Figure 15 shows the statistical results between KOMPSAT-5 temperature deviation and radiosonde temperature deviation. Figure 15a shows the mean temperature deviation to be generally between ~−10 and −50 K in all seasons of 2019 from 0 to 5 km, reaching almost identical deviations in ~12 to 13 km, with the summer season having larger mean temperature deviations from 0 to 10 km. Again, the summer season falls under the wet season of the Philippines. The mean temperature deviation for 2019 peaks between −10 and ~−35 K at the height range of 0–5 km, while the mean temperature deviation for 2020 reaches a peak of range of ~−10 to −40 K at the height range of 0–5 km. In subsequent heights above 10 km, the mean temperature deviations are generally >−2 K. Figure 15b shows that the standard deviation is larger during the summer season as well from 0 to 10 km, reaching a peak of 2.5 to ~47 K at this range. Like the mean temperature deviation, the temperature standard deviations start to converge in varying heights above 10 km, confirming this region as the upper troposphere in the Philippines. In both cases, the winter season has higher temperature deviations than the other seasons in most of the altitude within the lower stratosphere, possibly caused by the warm biases of the radiosonde measurements and the winter season falling under the country’s dry season.

Pressure

Figure 16 shows the seasonal difference of pressure mean deviation between COSMIC-2 and radiosonde. Figure 16a shows the seasonal mean deviations to be large from 0 to 5 km, and generally <10 hPa above 5 km. Figure 16b shows the standard deviations to be also generally <10 hPa at heights above 5 km, although in both figures, summer and autumn usually have the highest mean and standard deviation values compared to other seasons in the lower troposphere, with a range of ~14 hPa to >100 hPa from 0 to 5 km. This may be due to the amount of mis-time and/or mis-distance between most of the profiles for these seasons, or the warm biases of the temperature measurements from radiosonde devices in the stratosphere, and the deviations being higher during the wet season. Nevertheless, it shows good agreement between the atmPrf profiles and the radiosonde measurements in the upper troposphere to stratosphere like the temperature measurements, making this height range the more ideal range to assess dry pressure profiles from the atmPrf product.

4. Conclusions

Based on the results shown previously, this study concludes that the dry temperature and pressure profiles measured by COSMIC-2 and KOMPSAT-5 generally agree with the temperature and pressure profiles measured by different radiosonde stations around the Philippines, usually above 5–10 km for the temperature profiles and for the pressure profiles. They both maintain high precision that does not decrease with altitude, compared to radiosondes. This shows that atmPrf profiles are generally more suited for assessment starting from the upper troposphere, where the moisture factor of the atmosphere can conflict with the dry measurements.

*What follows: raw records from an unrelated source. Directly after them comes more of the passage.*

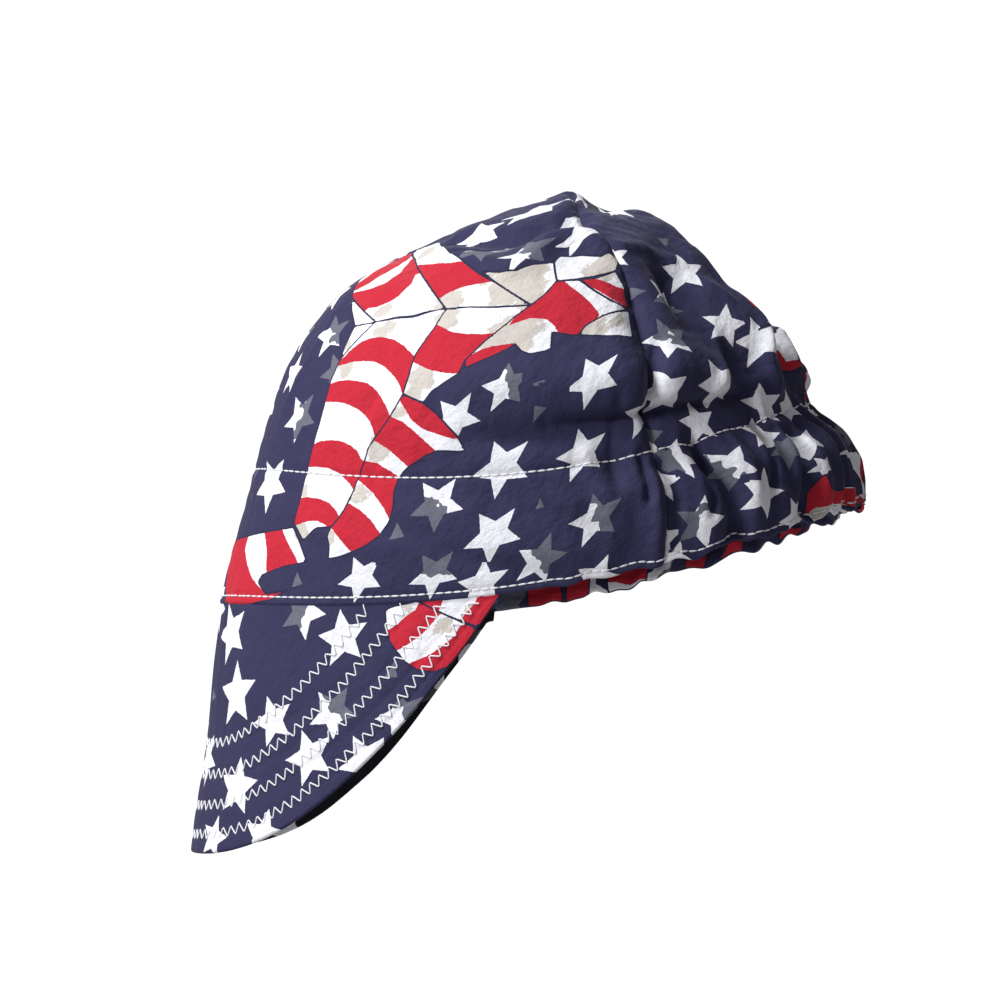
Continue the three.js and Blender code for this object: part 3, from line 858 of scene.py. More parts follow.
PEAK_RIBBONS = (
    Ribbon(((385, 610), (394, 606), (405, 604), (417, 601), (448, 616), (479, 632), (466, 654), (452, 671),
            (434, 672), (417, 670), (405, 662), (396, 651), (389, 640), (386, 625)),
           (((378, 636), (386, 631), (397, 625), (405, 617), (415, 610), (421, 600), (444, 612), (438, 616),
             (430, 626), (420, 636), (407, 645), (396, 651), (386, 656)),
            ((400, 668), (412, 662), (427, 656), (440, 648), (453, 637), (463, 622), (490, 634), (474, 660),
             (454, 680), (426, 684)))),
    Ribbon(((417, 601), (426, 594), (460, 590), (502, 592), (492, 616), (480, 632), (448, 616)),
           (((412, 600), (426, 588), (448, 584), (450, 593), (443, 600), (438, 613), (424, 610)),
            ((450, 630), (458, 622), (467, 612), (475, 603), (480, 586), (512, 586), (504, 612),
             (486, 642)))),
    all_red((463, 658), (470, 650), (452, 676), (434, 700), (422, 712), (430, 698), (446, 678)),
)

HEM_RIBBONS = (
    all_red((526, 586), (560, 580), (563, 608), (527, 612)),
    all_red((566, 580), (590, 574), (590, 604), (566, 606)),
    Ribbon(((607, 570), (650, 562), (648, 584), (634, 600), (610, 600)),
           (((604, 560), (654, 556), (652, 580), (630, 585), (606, 582)),)),
    all_red((690, 554), (710, 548), (712, 576), (692, 580)),
    all_red((726, 546), (746, 540), (748, 566), (728, 570)),
    all_red((783, 526), (804, 522), (804, 542), (784, 546)),
)

HEM_STARS = (Star(508, 603, 0, 8.0, G), Star(590, 640, 10, 7.6), Star(668, 590, -20, 7.2, H, 90))

FRONT_BLOTCHES = (
    Blotch(427, 254, 3.6), Blotch(382, 310, 3.0), Blotch(452, 301, 4.2), Blotch(448, 318, 3.4),
    Blotch(516, 283, 8.2), Blotch(485, 274, 4.0), Blotch(532, 294, 4.6), Blotch(602, 267, 4.8),
    Blotch(520, 331, 6.6), Blotch(499, 339, 5.0), Blotch(596, 327, 5.0), Blotch(614, 321, 2.6),
    Blotch(384, 330, 3.4), Blotch(419, 380, 4.0), Blotch(413, 393, 3.0), Blotch(346, 366, 2.4),
    Blotch(399, 412, 2.4), Blotch(379, 449, 3.8), Blotch(360, 496, 2.6), Blotch(331, 538, 1.8),
    Blotch(301, 531, 2.8), Blotch(305, 493, 1.5), Blotch(262, 588, 1.8), Blotch(346, 344, 1.6),
)

REAR_BLOTCHES = (Blotch(768, 327, 2.6), Blotch(799, 366, 2.2), Blotch(822, 510, 2.4), Blotch(846, 506, 2.0))

PEAK_BLOTCHES = (Blotch(407, 608, 2.4), Blotch(446, 627, 2.8), Blotch(470, 616, 1.6))

FRONT_MARKS = Marks(FRONT_STARS, FRONT_RIBBONS, FRONT_BLOTCHES)
REAR_MARKS = Marks(REAR_STARS, REAR_RIBBONS, REAR_BLOTCHES)
PEAK_MARKS = Marks(PEAK_STARS, PEAK_RIBBONS, PEAK_BLOTCHES)
HEM_MARKS = Marks(HEM_STARS, HEM_RIBBONS)


@dataclass
class PlacedStar:
    """A star on a flat pattern."""

    middle: np.ndarray
    toward: np.ndarray
    radius: float
    ink: Ink
    split: np.ndarray


@dataclass
class PlacedBlotch:
    """A tan blotch on a flat pattern."""

    middle: np.ndarray
    radius: float


@dataclass
class PlacedRibbon:
    """A striped piece on a flat pattern."""

    outline: np.ndarray
    reds: list[np.ndarray]

    def inside(self, spots: np.ndarray) -> np.ndarray:
        """Signed distance of each spot from the outline, negative inside."""
        return polygon_distance(spots, self.outline)

    def wave(self, spots: np.ndarray) -> np.ndarray:
        """Distance from the nearest change of stripe, positive on red."""
        depth = np.full(spots.shape[:-1], -FAR_OFF)
        for red in self.reds:
            depth = np.maximum(depth, -polygon_distance(spots, red))
        return depth


def polygon_distance(spots: np.ndarray, outline: np.ndarray) -> np.ndarray:
    """Signed distance of spots from a closed outline, negative inside."""
    nearest = np.full(spots.shape[:-1], np.inf)
    crossings = np.zeros(spots.shape[:-1], dtype=int)
    x, y = spots[..., 0], spots[..., 1]
    for start, end in zip(outline, np.roll(outline, -1, axis=0)):
        line = end - start
        part = np.clip(((spots - start) @ line) / max(line @ line, TINY), 0, 1)
        away = spots - start - part[..., None] * line
        nearest = np.minimum(nearest, np.linalg.norm(away, axis=-1))
        straddles = (start[1] > y) != (end[1] > y)
        slope = (end[0] - start[0]) / (end[1] - start[1] if end[1] != start[1] else TINY)
        crossings += straddles & (x < start[0] + (y - start[1]) * slope)
    return np.where(crossings % 2 == 1, -nearest, nearest)


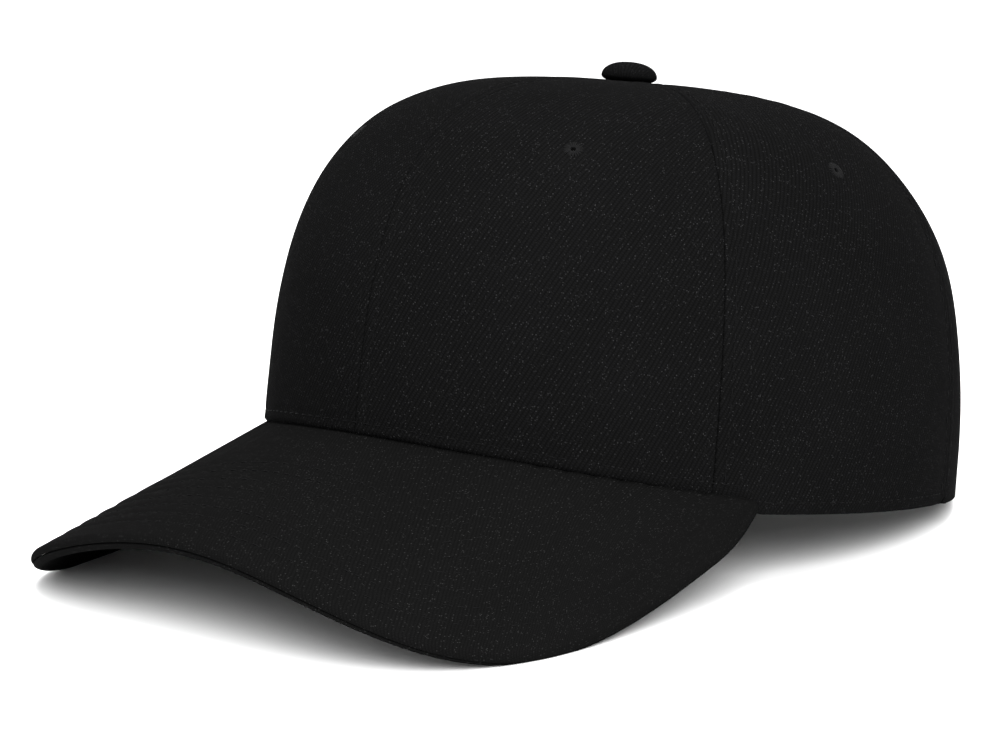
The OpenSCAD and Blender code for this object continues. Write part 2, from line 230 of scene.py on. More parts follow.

From 2019 to 2020, KOMPSAT-5 shows good agreement with the radiosonde stations, regardless of its flaw with the lack of paired samples for the two years. The mean deviation of temperature between the two remains generally negative from 0 to 27 km, with the standard deviation generally decreasing up to 10 km, where it remains <~3.5 K for subsequent heights. For both years, the summer season usually has the higher mean deviation of temperature compared to other seasons until 10 km. While the summer season has the highest number of pairs compared to the other seasons for the two years, the deviations may have been caused by the looser collocation difference between the two datasets within this period. The mean deviation and standard deviation of pressure between the two datasets generally decrease for the entire height range, and are generally <7 hPa above 5 km. Like the temperature deviations, the pressure deviations are generally higher for most of the lower heights, though the mean deviation peaks until ~8–9 km, and the standard deviation peaks until ~5–6 km. The summer season falls under the country’s wet season, which can explain the moisture bias in the troposphere.

COSMIC-2 has good agreement with radiosonde stations during 2020, and its main advantage is having many RO points measured in the Philippines for each day, although it is not guaranteed that an RS–RO pair will have a tight spatial and/or temporal difference based on the parameters for both satellites. The mean deviation of temperature between the two datasets is generally negative for the entire height range. The mean and standard deviation decreases up to 10 km, where the standard deviation increases and decreases to 27 km. The mean deviation of temperature is generally higher during the summer and autumn season until ~11 km, compared to the other seasons, and the standard deviation is generally higher in those two seasons as well compared to the other seasons, peaking at a range of ~3–54 K from 0 to 10 km. The mean and standard deviation of pressure between the two datasets generally decrease within the entire height assessment range; however, in the lower troposphere from 0 to 10 km, the summer and autumn seasons have generally higher deviation than the other two seasons, reaching values between ~1.3 and 109 hPa for the mean deviation, and ~2 and 114 hPa for the standard deviation. Like the temperature deviations, there is less deviation above 5 km, preferably above 10 km where the moisture can be neglected in the measurements. In both cases, the summer and autumn seasons fall under the country’s wet season, which can explain the amount of moisture bias in the troposphere. Additionally, the deviations may be explained by the number of tropical cyclones that occurred in the Philippines, as a total of 20 out of 22 occurred from June to November of 2020. This shows consistency with previous studies that have tackled assessment of different satellites with radiosondes, regardless of the differences in tropopause heights.